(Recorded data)
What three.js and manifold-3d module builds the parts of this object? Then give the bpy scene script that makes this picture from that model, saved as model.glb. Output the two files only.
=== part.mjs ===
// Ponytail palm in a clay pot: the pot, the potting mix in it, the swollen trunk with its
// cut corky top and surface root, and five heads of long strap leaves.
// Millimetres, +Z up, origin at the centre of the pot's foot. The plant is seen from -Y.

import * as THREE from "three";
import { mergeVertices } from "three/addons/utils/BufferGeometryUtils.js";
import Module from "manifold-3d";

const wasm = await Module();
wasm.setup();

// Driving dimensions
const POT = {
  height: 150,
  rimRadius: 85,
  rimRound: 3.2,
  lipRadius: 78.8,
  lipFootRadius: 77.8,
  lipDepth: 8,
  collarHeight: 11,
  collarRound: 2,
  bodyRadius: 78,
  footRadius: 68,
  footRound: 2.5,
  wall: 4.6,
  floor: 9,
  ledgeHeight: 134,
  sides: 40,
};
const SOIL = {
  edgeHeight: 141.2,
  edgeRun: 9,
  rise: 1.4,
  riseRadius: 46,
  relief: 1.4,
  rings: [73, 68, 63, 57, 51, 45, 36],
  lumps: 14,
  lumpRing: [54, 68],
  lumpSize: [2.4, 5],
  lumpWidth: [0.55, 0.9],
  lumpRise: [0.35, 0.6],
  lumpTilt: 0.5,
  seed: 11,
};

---

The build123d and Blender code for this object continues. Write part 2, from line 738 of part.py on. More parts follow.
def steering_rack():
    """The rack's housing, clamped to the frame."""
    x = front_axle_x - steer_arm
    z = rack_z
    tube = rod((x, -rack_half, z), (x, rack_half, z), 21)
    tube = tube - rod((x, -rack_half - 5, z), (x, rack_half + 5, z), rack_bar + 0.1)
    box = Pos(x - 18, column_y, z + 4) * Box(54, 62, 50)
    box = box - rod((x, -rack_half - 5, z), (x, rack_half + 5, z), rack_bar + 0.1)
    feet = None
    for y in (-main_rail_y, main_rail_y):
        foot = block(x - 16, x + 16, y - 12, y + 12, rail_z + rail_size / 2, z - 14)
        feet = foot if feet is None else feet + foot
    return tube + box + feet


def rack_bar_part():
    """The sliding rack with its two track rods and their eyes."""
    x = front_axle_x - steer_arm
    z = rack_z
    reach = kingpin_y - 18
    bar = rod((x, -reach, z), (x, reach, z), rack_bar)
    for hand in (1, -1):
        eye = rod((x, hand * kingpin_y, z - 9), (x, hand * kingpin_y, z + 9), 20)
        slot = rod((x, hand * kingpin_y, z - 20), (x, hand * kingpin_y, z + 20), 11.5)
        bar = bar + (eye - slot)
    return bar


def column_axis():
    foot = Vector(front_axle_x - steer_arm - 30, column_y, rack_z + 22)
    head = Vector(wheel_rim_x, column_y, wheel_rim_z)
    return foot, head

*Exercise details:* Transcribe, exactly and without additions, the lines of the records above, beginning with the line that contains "The build123d and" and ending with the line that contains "return tube + box + feet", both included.

*Written answer:*
The build123d and Blender code for this object continues. Write part 2, from line 738 of part.py on. More parts follow.
def steering_rack():
    """The rack's housing, clamped to the frame."""
    x = front_axle_x - steer_arm
    z = rack_z
    tube = rod((x, -rack_half, z), (x, rack_half, z), 21)
    tube = tube - rod((x, -rack_half - 5, z), (x, rack_half + 5, z), rack_bar + 0.1)
    box = Pos(x - 18, column_y, z + 4) * Box(54, 62, 50)
    box = box - rod((x, -rack_half - 5, z), (x, rack_half + 5, z), rack_bar + 0.1)
    feet = None
    for y in (-main_rail_y, main_rail_y):
        foot = block(x - 16, x + 16, y - 12, y + 12, rail_z + rail_size / 2, z - 14)
        feet = foot if feet is None else feet + foot
    return tube + box + feet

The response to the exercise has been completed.